小野 : しかし、なぜ四角なのかが明確ではないし、「未来を作ろう」というタイトルです。なんだか四角い未来ってイヤでしょ。ただでさえ、選挙は堅いイメージがある。 紙の上にいろいろスケッチをしていくうち、丸ならありだなぁと思ったんです。ロジカルにではなく、丸い未来のほうがいいという感覚的なもの。言葉で説明できない、「なんとなく」という行間みたいなものといえばいいのかな。

岩田 : 小野さんから送られてきたものは、二人で考えた最終的なアウトプットと合致したものでした。企画をしながらデザインを考えるとか、デザインしながら企画をブラッシュアップするというのは、日頃から行っているアプローチ。互いに丸のイメージが共有できたことが、大きかったように思います。

――お二人でする仕事の進め方は、だいたいこういう感じなんですか。

岩田 : そうですね。最初に共有しておくべきロジックに関しては、正しい部分は絶対に破らずに進めていこうとか決めごとはします。その後の表現については、非言語の価値を認めるというか。理屈を共有して、出てくるアウトプットというのは、表現の中に理屈が落ちてくると思っていますから。

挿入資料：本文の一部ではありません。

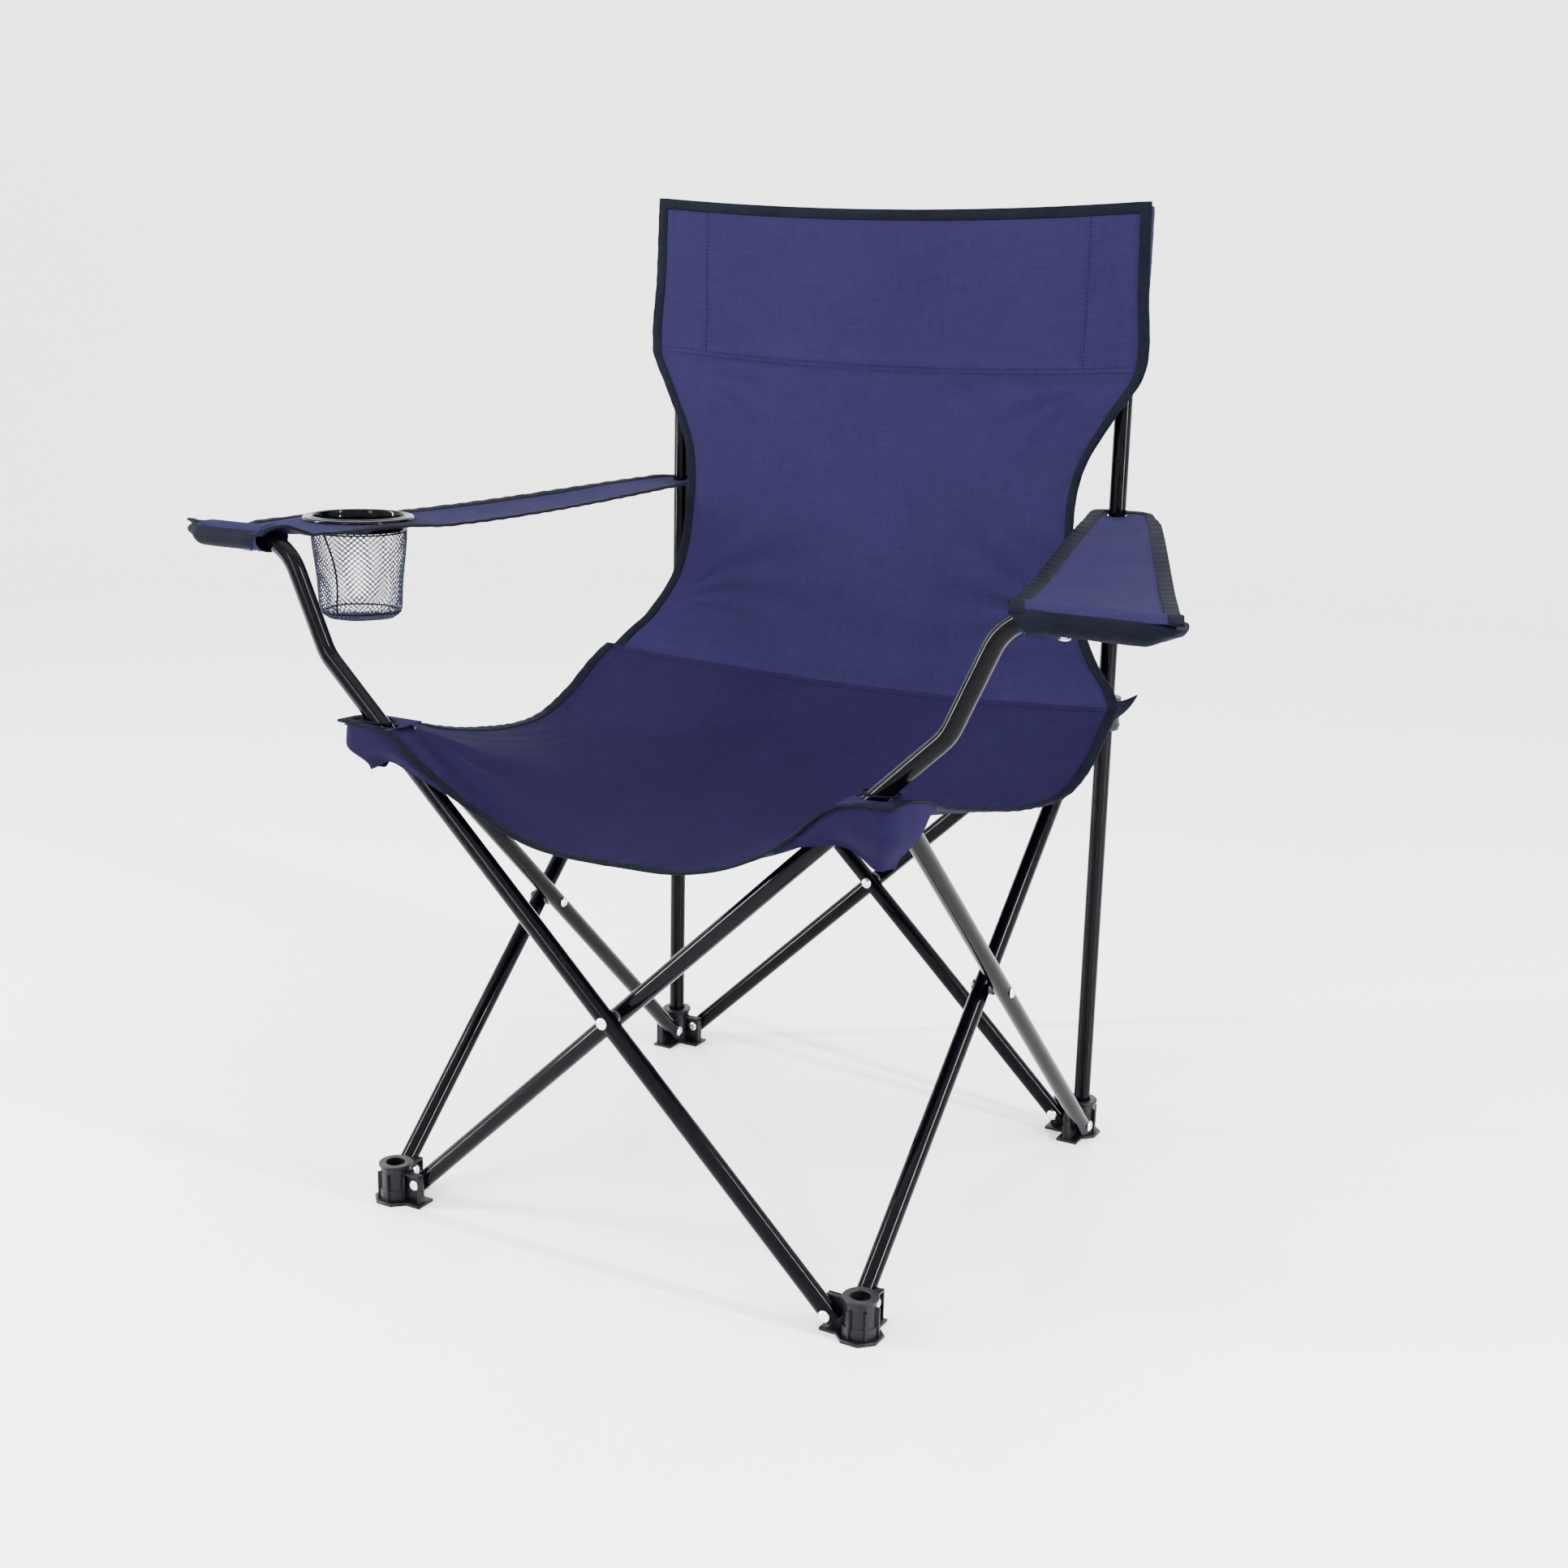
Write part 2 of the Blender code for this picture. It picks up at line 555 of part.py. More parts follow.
def cup_ring_mesh():
    top = ARM_Z + CLOTH / 2 + GAP
    low = top + CUP_FLANGE - CUP_RING_DEPTH
    skirt = CUP_R + CUP_SKIRT
    profile = [
        (CUP_R, low), (skirt, low), (skirt, top), (CUP_FLANGE_R, top), (CUP_FLANGE_R, top + CUP_FLANGE * 0.5),
        (CUP_FLANGE_R - 0.003, top + CUP_FLANGE), (CUP_R + 0.001, top + CUP_FLANGE), (CUP_R, top + 0.001),
    ]
    return mesh_from(turned(profile, 24), "cup_ring")


def cup_basket_mesh():
    """Open mesh bag that hangs under the cup ring."""
    top = ARM_Z + CLOTH / 2 + CUP_FLANGE - CUP_RING_DEPTH
    bottom = top - BASKET_DEPTH
    floor = bottom + BASKET_WALL
    profile = [
        (0.0, bottom), (BASKET_BOTTOM_R * 0.8, bottom), (BASKET_BOTTOM_R, bottom + 0.006),
        (BASKET_TOP_R, top),
        (BASKET_TOP_R - BASKET_WALL, top), (BASKET_BOTTOM_R - BASKET_WALL, floor + 0.006),
        (BASKET_BOTTOM_R * 0.8 - BASKET_WALL, floor), (0.0, floor),
    ]
    return mesh_from(turned(profile, 20), "cup_basket")


def pocket_mesh(side, tube_y):
    """Cloth cap over a front corner, slotted for the arm tube at tube_y."""
    def corner(inner, outer, low, high):
        xs = sorted((side * (POST_HALF - inner), side * (POST_HALF + outer)))
        return single(box, (xs[0], -POST_HALF - outer, low), (xs[1], -POST_HALF + inner, high))

    top = TOP_RIVET_Z + POCKET_RISE
    low = top - POCKET_DROP
    outside = corner(POCKET_IN, POCKET_OUT, low, top)
    inside = corner(POCKET_IN + 0.01, POCKET_OUT - POCKET_WALL, low - 0.01, top - POCKET_WALL)
    middle = POST_HALF - EAR + POCKET_RISE * math.tan(TILT)
    half = TUBE_R / math.cos(TILT) + 0.0035
    xs = sorted((side * (middle - half), side * (middle + half)))
    beside = TUBE_R + 0.001
    slot = single(box, (xs[0], tube_y - beside, top - 0.01), (xs[1], tube_y + beside, top + 0.01))
    return combined("pocket", [outside], [inside, slot])


# Assembly ----------------------------------------------------------------------------------------

def quarter_turns(count):
    return Matrix.Rotation(count * math.pi / 2, 4, "Z")


def along_y(x, y, z):
    """Frame whose Z runs along -Y, outwards on the front face."""
    return Matrix.Translation((x, y, z)) @ Matrix.Rotation(math.pi / 2, 4, "X")


def build():
    clear_scene()
    steel = material("black_steel", (0.012, 0.012, 0.014), 0.22, 0.6)
    plastic = material("black_plastic", (0.018, 0.018, 0.020), 0.45)
    zinc = material("bright_rivet", (0.75, 0.76, 0.78), 0.28, 1.0)
    nylon = material("pale_washer", (0.05, 0.05, 0.055), 0.5)
    navy = material("navy_cloth", (0.030, 0.032, 0.110), 0.85)
    net = material("grey_net", (0.62, 0.64, 0.70), 0.7)

    chair = bpy.data.objects.new("chair", None)
    bpy.context.scene.collection.objects.link(chair)
    chair.location.y = CENTRE_Y

    plain_outer = scissor_tube("plain_tube", arm=False)
    arm_outer = scissor_tube("arm_tube", arm=True)
    mirror = Matrix.Diagonal((-1, 1, 1, 1))

    def mirrored(mesh):
        """The mesh leaning the other way, with its faces still pointing out."""
        made = mesh.copy()
        made.transform(mirror)
        made.flip_normals()
        return made

    plain_inner, arm_inner = mirrored(plain_outer), mirrored(arm_outer)

    foot, slider, top_hub = foot_hub_mesh(), slider_mesh(), top_hub_mesh()
    far_face = EAR_TUBE_SIDE - EAR_THICK
    end_rivet = rivet_mesh(far_face, PLANE + TUBE_R)
    middle_rivet = rivet_mesh(-PLANE - TUBE_R, PLANE + TUBE_R)
    washer = mesh_from(turned([
        (HOLE_R, GAP - TUBE_GAP / 2), (WASHER_R, GAP - TUBE_GAP / 2),
        (WASHER_R, TUBE_GAP / 2 - GAP), (HOLE_R, TUBE_GAP / 2 - GAP),
    ], ROUND), "washer")

    # The faces in quarter turns from the front: front, left, back, right.
    corner_names = {0: "front_left", 1: "rear_left", 2: "rear_right", 3: "front_right"}
    inwards = Matrix.Rotation(math.pi, 4, "X")
    span = POST_HALF - EAR
    for turn, face in enumerate(("front", "left", "back", "right")):
        facing = quarter_turns(turn)
        outer_mesh = arm_outer if face == "front" else plain_outer
        inner_mesh = arm_inner if face == "front" else plain_inner
        outer_y, inner_y = -POST_HALF - PLANE, -POST_HALF + PLANE
        for part, mesh, y in (("outer_tube", outer_mesh, outer_y), ("inner_tube", inner_mesh, inner_y)):
            place(f"{face}_{part}", mesh, steel, chair, facing @ Matrix.Translation((0, y, PIVOT_Z)))
        place(f"{face}_middle_rivet", middle_rivet, zinc, chair, facing @ along_y(0, -POST_HALF, PIVOT_Z))
        place(f"{face}_washer", washer, nylon, chair, facing @ along_y(0, -POST_HALF, PIVOT_Z))
        for part, x, z, flip in (
            ("outer_foot_rivet", span, FOOT_RIVET_Z, False), ("outer_top_rivet", -span, TOP_RIVET_Z, False),
            ("inner_foot_rivet", -span, FOOT_RIVET_Z, True), ("inner_top_rivet", span, TOP_RIVET_Z, True),
        ):
            way = inwards if flip else Matrix.Identity(4)
            place(f"{face}_{part}", end_rivet, zinc, chair, facing @ along_y(x, -POST_HALF, z) @ way)
        place(f"{corner_names[turn]}_foot", foot, plastic, chair,
              facing @ Matrix.Translation((POST_HALF, -POST_HALF, 0)))
    for turn, mesh, kind in ((0, top_hub, "top_hub"), (3, top_hub, "top_hub"), (1, slider, "slider"),
                             (2, slider, "slider")):
        place(f"{corner_names[turn]}_{kind}", mesh, plastic, chair,
              quarter_turns(turn) @ Matrix.Translation((POST_HALF, -POST_HALF, TOP_RIVET_Z)))

    post_low = BASE_HEIGHT + CUP_FLOOR + GAP
    post = combined(
        "post", [single(rod, (0, 0, post_low), (0, 0, POST_TOP_Z), TUBE_R)],
        [single(rod, (0, 0, post_low - 0.01), (0, 0, POST_TOP_Z + 0.01), TUBE_R - TUBE_WALL)],
    )
    plug_r = TUBE_R - TUBE_WALL - GAP
    plug = mesh_from(turned([
        (0.0, -PLUG_LONG), (plug_r, -PLUG_LONG), (plug_r, GAP), (TUBE_R, GAP), (TUBE_R, 0.0015),
        (TUBE_R - 0.001, 0.0025),
        (0.0, 0.003),
    ]), "plug")
    grip_rivet = rivet_mesh(-GRIP_HALF_HEIGHT, TUBE_R)
    for side, word in ((1, "left"), (-1, "right")):
        place(f"rear_{word}_post", post, steel, chair, Matrix.Translation((side * POST_HALF, POST_HALF, 0)))
        place(f"{word}_post_cap", plug, plastic, chair,
              Matrix.Translation((side * POST_HALF, POST_HALF, POST_TOP_Z)))
        tube_y = arm_tube_y(side)
        end = Matrix.Translation((side * GRIP_END_X, tube_y, LEVEL_Z))
        place(f"{word}_arm_plug", plug, plastic, chair, end @ Matrix.Rotation(side * math.pi / 2, 4, "Y"))
        place(f"{word}_grip_rivet", grip_rivet, zinc, chair,
              Matrix.Translation((side * GRIP_RIVET_X, tube_y, LEVEL_Z)))
        place(f"{word}_armrest_grip", grip_mesh(side, tube_y), navy, chair)
        place(f"{word}_armrest_strap", strap_mesh(side, cup=side < 0), navy, chair)
        place(f"{word}_corner_pocket", pocket_mesh(side, tube_y), navy, chair)
        place(f"seat_{word}", mesh_from(seat_half(side), "seat_half"), navy, chair)
    place("backrest", backrest_mesh(), navy, chair)
    place("cup_ring", cup_ring_mesh(), plastic, chair, Matrix.Translation((*cup_centre(), 0)))
    place("cup_basket", cup_basket_mesh(), net, chair, Matrix.Translation((*cup_centre(), 0)))


build()
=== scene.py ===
# %% [markdown]
# # A folding camp chair
# The chair is a cage of eight thin steel tubes riveted into crossed pairs between moulded corner hubs,
# with a sling of navy cloth hung in it. The frame says where every tube, rivet and hub is and how each
# one moves. This script dresses it, and nothing here moves a part of the frame.

# %% Load the frame
import json
import math
import bmesh
import bpy
from mathutils import Matrix, Vector, noise


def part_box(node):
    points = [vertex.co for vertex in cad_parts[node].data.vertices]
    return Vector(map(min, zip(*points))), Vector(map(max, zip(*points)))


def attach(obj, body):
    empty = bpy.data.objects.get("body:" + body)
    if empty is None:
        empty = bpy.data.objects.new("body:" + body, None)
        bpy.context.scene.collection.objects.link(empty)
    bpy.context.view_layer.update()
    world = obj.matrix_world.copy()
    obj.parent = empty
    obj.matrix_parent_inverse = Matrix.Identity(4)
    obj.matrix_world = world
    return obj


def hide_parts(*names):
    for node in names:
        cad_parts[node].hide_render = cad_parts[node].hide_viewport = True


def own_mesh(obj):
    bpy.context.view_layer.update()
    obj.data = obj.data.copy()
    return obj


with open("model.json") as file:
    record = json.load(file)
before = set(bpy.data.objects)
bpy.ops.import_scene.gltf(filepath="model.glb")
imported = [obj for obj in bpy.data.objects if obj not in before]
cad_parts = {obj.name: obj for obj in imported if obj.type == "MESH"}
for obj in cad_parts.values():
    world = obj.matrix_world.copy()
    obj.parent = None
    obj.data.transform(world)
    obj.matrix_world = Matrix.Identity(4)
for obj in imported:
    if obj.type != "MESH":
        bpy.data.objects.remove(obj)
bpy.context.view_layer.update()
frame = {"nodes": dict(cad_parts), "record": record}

# %% [markdown]
# Places start from a few sizes read from the frame: the back posts give the corners, the rivets give the
# pivots and the tubes give their own radius. A change to the frame carries through to the tubes, rivets
# and hubs. The cloth's outlines hold some heights and widths of their own, and need a look after it.

# %% Sizes read from the frame
def middle(node):
    low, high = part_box(node)
    return (Vector(low) + Vector(high)) / 2


def span(node):
    low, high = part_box(node)
    return Vector(high) - Vector(low)


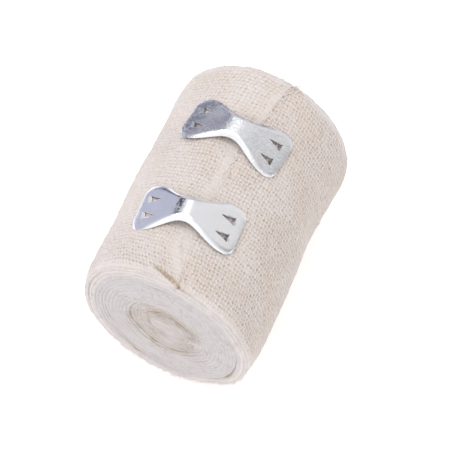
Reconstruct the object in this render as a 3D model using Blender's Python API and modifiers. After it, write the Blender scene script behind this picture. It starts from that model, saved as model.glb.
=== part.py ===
"""A crepe bandage roll that lies on its side, its loose end held down by two metal clips.

The roll's axis runs along Y, +Z is up, and the roll rests on a flat spot in the plane Z = 0.
Angles round the roll are in degrees from the top, growing towards +X. The cloth winds outwards
in that direction, so the layer under the loose end carries on to the right of the cut edge.
"""

import math
from collections import namedtuple

import bmesh
import bpy
from mathutils import Matrix, Vector

MM = 0.001

# The cloth, and the play between its layers
WIDTH = 75 * MM
CLOTH = 1.2 * MM
PLAY = 0.3 * MM
TURN = CLOTH + PLAY

# The roll's section: an oval at the foot of the outermost turn, with a flat spot underneath
HALF_X = 25.8 * MM
HALF_Z = 27.2 * MM
GROWTH = 0.018
FLAT_DEPTH = 0.5 * MM
STATIONS = 60
SIDE_ROWS = 22

# Where the roll's axis crosses Y = 0, so that the origin is under the middle of the whole box
AXIS_X = 0.1 * MM
AXIS_Y = 0.6 * MM

# The loose end leaves the roll here, and lies on it up to its cut edge
ROOT_ANGLE = -122.0
FREE_STATIONS = 26
FREE_ROWS = 26

# The winding as the roll's ends show it: the outermost turn, then bands of several turns
BAND = 3.6 * MM
BAND_ROWS = 3
SMALLEST_RING = 0.07
BAND_RELIEF = 0.7 * MM
RIM_ROUNDING = 0.6 * MM
CORE_SLIT_HALF = 2.6 * MM
CORE_SLIT_ANGLE = 116.0
CORE_SLIT_DEPTH = 2.5 * MM
CORE_SHARE = 0.5

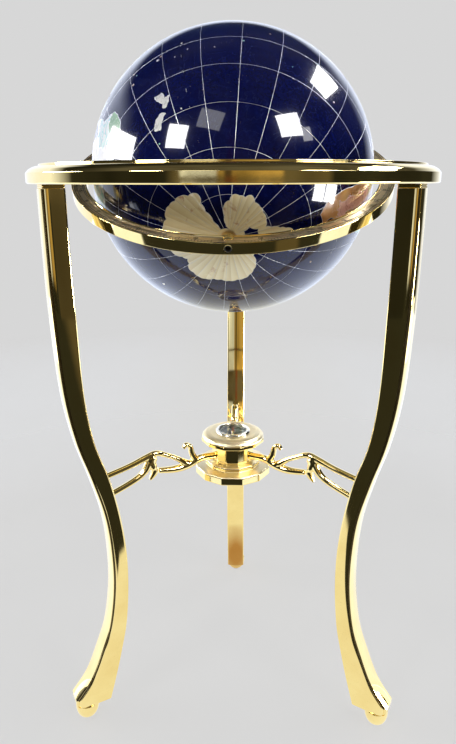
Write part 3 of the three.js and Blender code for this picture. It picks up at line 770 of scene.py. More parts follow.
def hub():
    rim = [(15, 338.3), (41, 338.3), (41.9, 339.2), (41.9, 342.9), (41, 343.5), (15, 343.5)]
    soften(hub_block("hub_upper_rim_cast", rim, "hub_upper_tier"), 0.7)
    crown = [(0, 338.4), (22, 338.4), (22, 343.2), (40.5, 343.2), (40.1, 345.1, 1.5), (38.3, 347.1, 3),
             (35.4, 348.7, 3), (31, 349.3, 2), (20.7, 349.3), (20.7, 343), (0, 343)]
    # The crown is in the pale brass too: a painted highlight on the hub's top.
    turned("hub_crown_turned", crown, BRASS_PALE_LIT, "stand", 128, sharp=50)
    boss = rod(10, 329, 339)
    turned("hub_boss_turned", boss, BRASS, "stand", 48)
    neck = [(15, 312.2), (27.5, 312.2), (27.5, 338), (15, 338)]
    soften(hub_block("hub_neck_cast", neck, "hub_neck"))
    lower = [(0, 294.6), (49, 294.6), (50, 295.6), (50, 304.2), (48.6, 305.6), (36, 306.8), (36, 310.8),
             (34.6, 311.9), (0, 311.9)]
    tier = hub_block("hub_lower_tier_cast", lower, "hub_lower_tier")
    tier.data.materials.append(BRASS_PALE_LIT)
    # Faces that look up take the pale rough brass: a painted highlight on the tier's tops.
    for face in tier.data.polygons:
        face.material_index = int(face.normal.z > 0.5)
    soften(tier, 0.6)
    washer = [(3.3, 293.1), (9, 293.1, 0.5), (9, 294.3, 0.3), (3.3, 294.3)]
    turned("hub_washer_turned", washer, BRASS, "stand", 64, replaced=["hub_washer"])
    nut = [(0, 287.5), (7.2, 287.5), (7.5, 288), (7.5, 292.3), (7.2, 292.8), (0, 292.8)]
    turned("hub_bolt_turned", nut, BRASS, "stand", 6, replaced=["hub_bolt"], sharp=20)
    dome = [(0, 284.6), (2.0, 284.75), (3.8, 285.3), (5.2, 286.2), (6.0, 287.2), (6.2, 288), (0, 288)]
    turned("hub_bolt_dome", dome, BRASS, "stand", 48)
    turned("hub_bolt_shank", rod(3, 292.5, 338), STEEL, "stand", 32)


# ---- compass ---------------------------------------------------------------------------------------------
COMPASS_R = 20.4
DIAL_TOP = 345.9


def compass():
    wall = COMPASS_R - 2
    case = [(0, 343.2), (COMPASS_R, 343.2, 0.4), (COMPASS_R, 349.6), (wall, 349.6, 0.3), (wall, 344.8, 0.5),
            (0, 344.8)]
    turned("compass_case_turned", case, SILVER, "stand", 96, replaced=["compass_case"])
    rim = COMPASS_R - 2.4
    dial = [(1.2, 345.1), (rim, 345.1, 0.2), (rim, DIAL_TOP, 0.2), (rim - 3.2, DIAL_TOP, 0.1),
            (rim - 3.4, 345.7), (rim - 3.7, 345.7), (rim - 3.9, DIAL_TOP, 0.1), (1.2, DIAL_TOP)]
    turned("compass_dial_turned", dial, DIAL, "stand", 96, replaced=["compass_dial"])
    dial_marks(rim)
    pin = [(0, 345.1), (0.8, 345.1), (0.8, 346.8, 0.2), (0.3, 347.5), (0, 347.9)]
    turned("compass_pin_turned", pin, STEEL, "stand", 32, replaced=["compass_pivot_pin"])
    glass = [(0, 349.9), (20, 349.9, 0.2), (20, 350.7, 0.3), (14, 351.0), (7, 351.1), (0, 351.1)]
    turned("compass_glass_lens", glass, GLASS, "stand", 96, replaced=["compass_glass"])
    collar = [(18, 351.4), (20.7, 351.4), (20.7, 349.6), (23.1, 349.6, 0.3), (22.4, 351.2, 0.6),
              (21.4, 352.2, 0.7), (18.8, 352.4, 0.4)]
    turned("compass_collar_turned", collar, SILVER, "stand", 128, replaced=["compass_bezel"])
    cap = [(0, 348.2), (1.1, 347.3), (1.3, 347.3, 0.1), (1.3, 348.6, 0.3), (0.6, 349.3, 0.3), (0, 349.3)]
    turned("needle_cap_turned", cap, BRASS, "needle", 32, replaced=["needle_cap"])
    needle()


def slab(points, faces, corners, low, high):
    """Adds a flat slab over an outline to a list of points and faces."""
    first, count = len(points), len(corners)
    points += [(*corner, low) for corner in corners] + [(*corner, high) for corner in corners]
    faces += [list(range(first, first + count)), list(range(first + count, first + 2 * count))]
    faces += [[first + i, first + (i + 1) % count, first + count + (i + 1) % count, first + count + i]
              for i in range(count)]


def across_out(angle):
    """The directions outward and across at an angle, in the plane."""
    return Vector((math.cos(angle), math.sin(angle))), Vector((-math.sin(angle), math.cos(angle)))


def tick(angle, start, end, half):
    """The corners of a tick along a radius."""
    out, across = across_out(angle)
    edges = (start, -half), (end, -half), (end, half), (start, half)
    return [tuple(out * along + across * aside) for along, aside in edges]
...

小野 : 投稿する際に年齢や性別を入力すると、それがビジュアライズされるんですが、トップページではそれが丸で表示されています。しかし、投稿数に比例したサイズで表示できるわけではないので、リスト的な表示で「子ども」のカテゴリーへの投稿数がわかったり、地図で全国の分布の表示をしたりと、入口を3つソートできるようにしました。下層ページでは選んでいるカテゴリーが「子ども」で、どの年代・性別の人がどれだけ見ているかというのをわかりやすく配置しています。このサイトから、議員のGoogle+やYouTubeに飛ばすことも念頭に置いてつくっています。

岩田 : 毎回、小野さんから上がってくるアウトプットもこちらが意図する以上のレベルで、代理店の信頼度・親密度も上がり、チームとしても作業が進めやすくなっていきました。

結果として、日本のGoogleのアウトプットとしてデザインのリファレンスに載るなど、評価は悪くなかったようです。ネット選挙元年にGoogleのこういうサイトづくりに携われたことはラッキーだったと思っています。